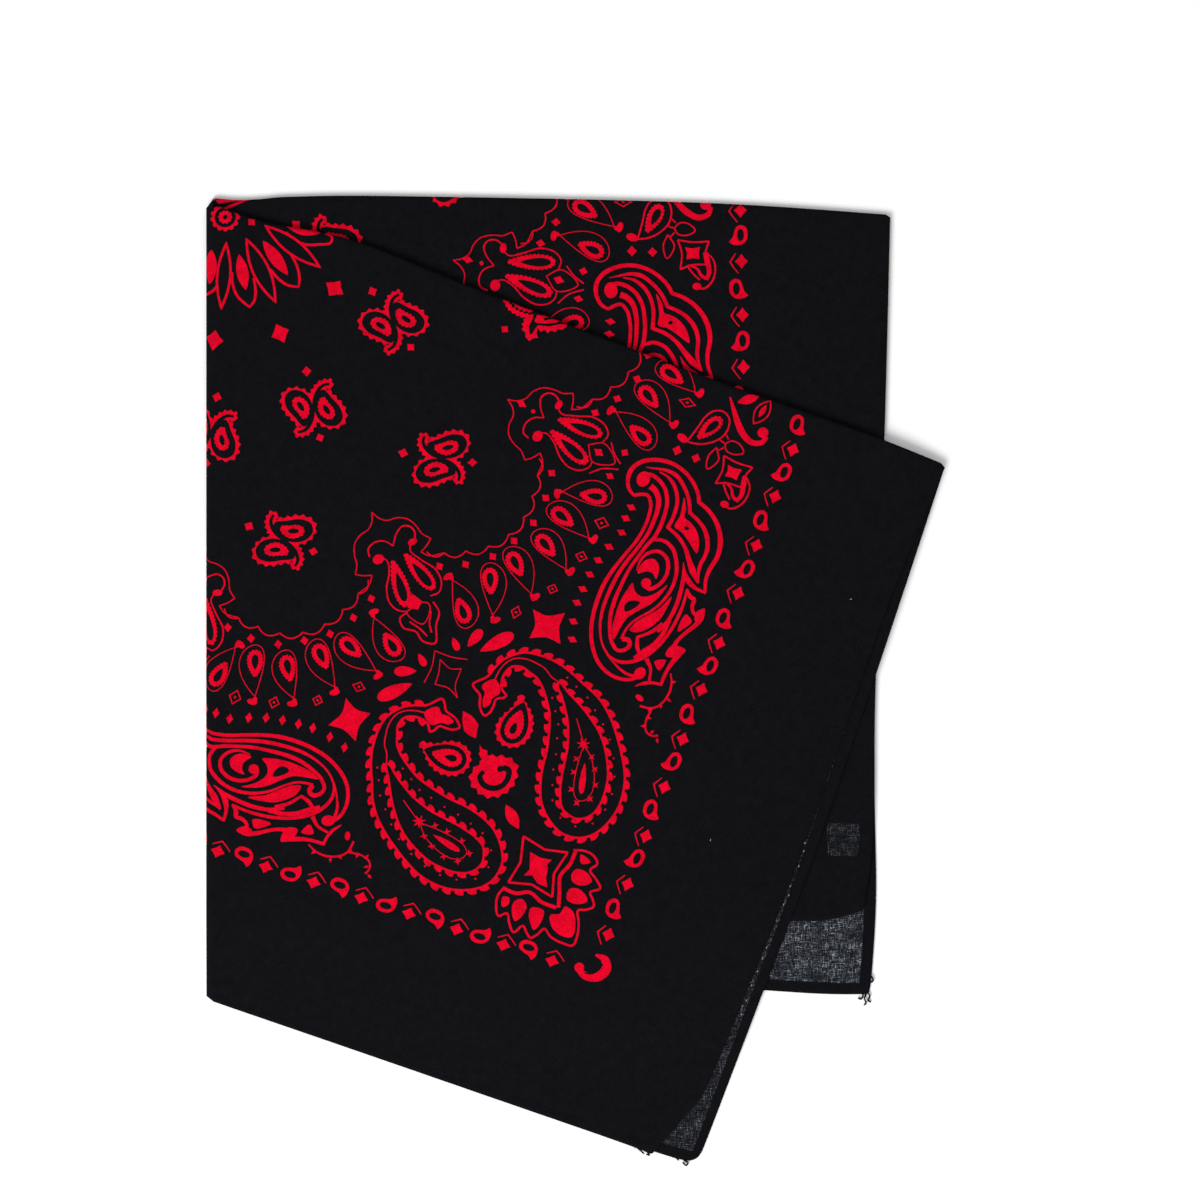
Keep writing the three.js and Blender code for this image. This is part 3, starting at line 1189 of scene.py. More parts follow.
def diagonal_group() -> Drawing:
    """What lies on the diagonal: the curl, the small star, the corner medallion and the crescent.

    Returns:
        The shapes.
    """
    made = Drawing()
    made.fill(spiked(smooth(CURL_BODY, closed=True), 3.4, 1.1))
    made.line(CURL_SLOT, 2.2, 2.2, 2.1, 2.2, 2.2, 1.6, ink=Ink.BLACK)
    made.fill(ellipse(165.6 + 163.0j, 1.2, 1.3), Ink.BLACK)
    made.fill(knots_of([(155.4, 157.0), (158.8, 159.6), (159.5, 161.6), (157.2, 161.4)]))
    for widths, *points in STAR_LINES:
        made.line(points, *widths)
    made.fill(
        cornered(
            [(145.2, 147), (149, 147.8), (152.3, 150)], [(152.3, 150), (152.6, 152.5), (153.2, 155)],
            [(153.2, 155), (150.5, 154.8), (148.2, 153.8)],
            [(148.2, 153.8), (146.2, 150.5), (145.2, 147)],
        )
    )
    made.fill(lens(172.2 + 175j, 179.8 + 182j, 4.2))
    for run in MEDALLION_LINES:
        for a, b in zip(run[:-1], run[1:]):
            made.line([a, b], 0.8)
    made.fill(
        knots_of(
            [
                (186.8, 188.7), (191, 189.6), (195.3, 189), (194.3, 191), (195, 192.5), (195.6, 196),
                (197.3, 199.2), (193.5, 199), (190.5, 196.7), (187.7, 197.7), (188.9, 195), (188.2, 193),
            ]
        )
    )
    made.line([(202.3, 182.5), (202.2, 188), (200.3, 193.7), (202, 199), (203.8, 205)], 1.3)
    made.line([(182, 204.5), (187, 205), (192, 203), (197, 205), (203, 205.3)], 1.3)
    fan = [
        (201.5, 183), (205, 182), (209, 182.5), (211.5, 185), (209.8, 188), (213, 190.5), (215.7, 193.3),
        (212.7, 196), (214.5, 198), (215.8, 200.5), (213.5, 202.5), (211, 203.5), (212.8, 208),
        (214, 213), (213.8, 216.5), (209, 217), (204.5, 216), (201.7, 214), (200, 217), (198, 219),
        (196, 217.5), (194, 215.5), (191.5, 219), (189, 216.5), (186.7, 213), (184.3, 215), (182, 211.5),
        (181.3, 208), (182.2, 204.8),
    ]
    made.line(fan, 0.8)
    for petal in (
        ((204.5, 183.7), (209, 185.3), (206, 186.8)),
        ((204, 191), (204.8, 189.5), (208, 189), (211.9, 192), (209, 194.5), (205, 194)),
        ((205.3, 197), (208, 196), (212.9, 199.5), (210, 201.5), (205.5, 201)),
        (
            (206, 203.8), (209, 204.5), (211.5, 208), (212, 214), (208, 214.5), (204, 212.5),
            (202, 208.5), (205, 207),
        ),
        ((183.3, 207.5), (185.5, 207.3), (186, 210), (184.5, 211.3)),
        ((187.8, 208), (190, 206.3), (192.5, 208), (192.7, 211), (190.5, 214.8), (188.3, 212)),
        ((194.3, 208.5), (199.3, 208), (199.8, 211), (198, 215.8), (196, 213.5), (194.5, 211)),
    ):
        made.fill(smooth(petal, closed=True))
    made.line(
        [(222.8, 217.3), (226.5, 217.8), (228.3, 221), (226.8, 224.5), (222, 226), (218.5, 224.2)], 0.8,
        3.0, 3.6, 3.4, 2.8, 2.0,
    )
    made.fill(ellipse(218.8 + 223.7j, 1.8, 1.8))
    made.line([(221, 225), (224, 224.5), (226, 222), (226.5, 219.5)], 0.5, ink=Ink.BLACK)
    return made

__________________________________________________

**Directions for this task:**
Repeat every line of the data, exactly and in full.

**Result:**
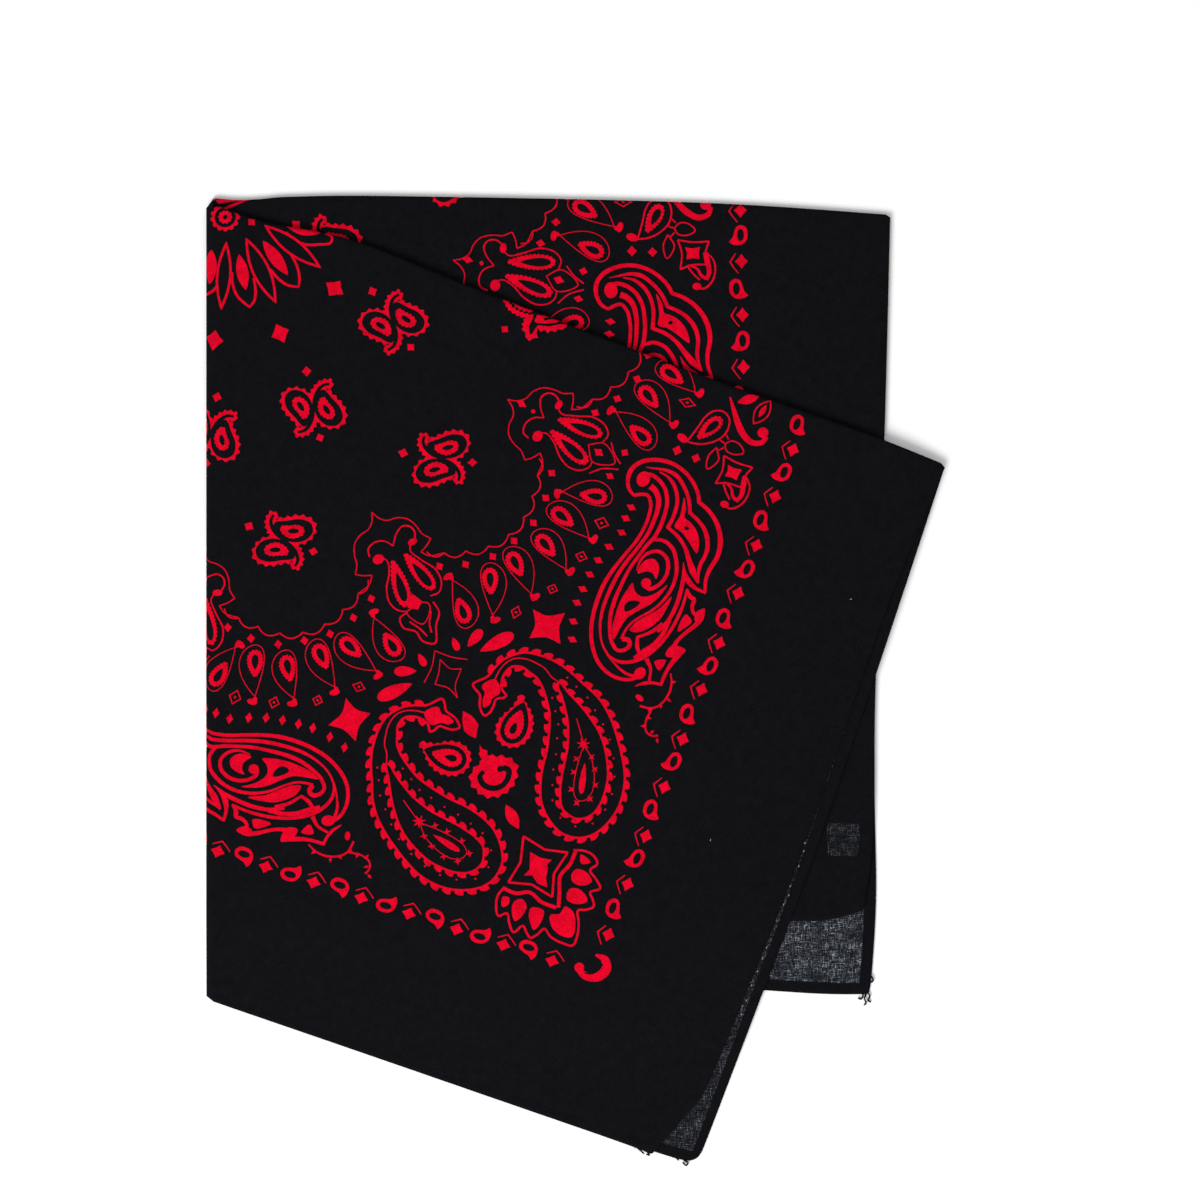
Keep writing the three.js and Blender code for this image. This is part 3, starting at line 1189 of scene.py. More parts follow.
def diagonal_group() -> Drawing:
    """What lies on the diagonal: the curl, the small star, the corner medallion and the crescent.

    Returns:
        The shapes.
    """
    made = Drawing()
    made.fill(spiked(smooth(CURL_BODY, closed=True), 3.4, 1.1))
    made.line(CURL_SLOT, 2.2, 2.2, 2.1, 2.2, 2.2, 1.6, ink=Ink.BLACK)
    made.fill(ellipse(165.6 + 163.0j, 1.2, 1.3), Ink.BLACK)
    made.fill(knots_of([(155.4, 157.0), (158.8, 159.6), (159.5, 161.6), (157.2, 161.4)]))
    for widths, *points in STAR_LINES:
        made.line(points, *widths)
    made.fill(
        cornered(
            [(145.2, 147), (149, 147.8), (152.3, 150)], [(152.3, 150), (152.6, 152.5), (153.2, 155)],
            [(153.2, 155), (150.5, 154.8), (148.2, 153.8)],
            [(148.2, 153.8), (146.2, 150.5), (145.2, 147)],
        )
    )
    made.fill(lens(172.2 + 175j, 179.8 + 182j, 4.2))
    for run in MEDALLION_LINES:
        for a, b in zip(run[:-1], run[1:]):
            made.line([a, b], 0.8)
    made.fill(
        knots_of(
            [
                (186.8, 188.7), (191, 189.6), (195.3, 189), (194.3, 191), (195, 192.5), (195.6, 196),
                (197.3, 199.2), (193.5, 199), (190.5, 196.7), (187.7, 197.7), (188.9, 195), (188.2, 193),
            ]
        )
    )
    made.line([(202.3, 182.5), (202.2, 188), (200.3, 193.7), (202, 199), (203.8, 205)], 1.3)
    made.line([(182, 204.5), (187, 205), (192, 203), (197, 205), (203, 205.3)], 1.3)
    fan = [
        (201.5, 183), (205, 182), (209, 182.5), (211.5, 185), (209.8, 188), (213, 190.5), (215.7, 193.3),
        (212.7, 196), (214.5, 198), (215.8, 200.5), (213.5, 202.5), (211, 203.5), (212.8, 208),
        (214, 213), (213.8, 216.5), (209, 217), (204.5, 216), (201.7, 214), (200, 217), (198, 219),
        (196, 217.5), (194, 215.5), (191.5, 219), (189, 216.5), (186.7, 213), (184.3, 215), (182, 211.5),
        (181.3, 208), (182.2, 204.8),
    ]
    made.line(fan, 0.8)
    for petal in (
        ((204.5, 183.7), (209, 185.3), (206, 186.8)),
        ((204, 191), (204.8, 189.5), (208, 189), (211.9, 192), (209, 194.5), (205, 194)),
        ((205.3, 197), (208, 196), (212.9, 199.5), (210, 201.5), (205.5, 201)),
        (
            (206, 203.8), (209, 204.5), (211.5, 208), (212, 214), (208, 214.5), (204, 212.5),
            (202, 208.5), (205, 207),
        ),
        ((183.3, 207.5), (185.5, 207.3), (186, 210), (184.5, 211.3)),
        ((187.8, 208), (190, 206.3), (192.5, 208), (192.7, 211), (190.5, 214.8), (188.3, 212)),
        ((194.3, 208.5), (199.3, 208), (199.8, 211), (198, 215.8), (196, 213.5), (194.5, 211)),
    ):
        made.fill(smooth(petal, closed=True))
    made.line(
        [(222.8, 217.3), (226.5, 217.8), (228.3, 221), (226.8, 224.5), (222, 226), (218.5, 224.2)], 0.8,
        3.0, 3.6, 3.4, 2.8, 2.0,
    )
    made.fill(ellipse(218.8 + 223.7j, 1.8, 1.8))
    made.line([(221, 225), (224, 224.5), (226, 222), (226.5, 219.5)], 0.5, ink=Ink.BLACK)
    return made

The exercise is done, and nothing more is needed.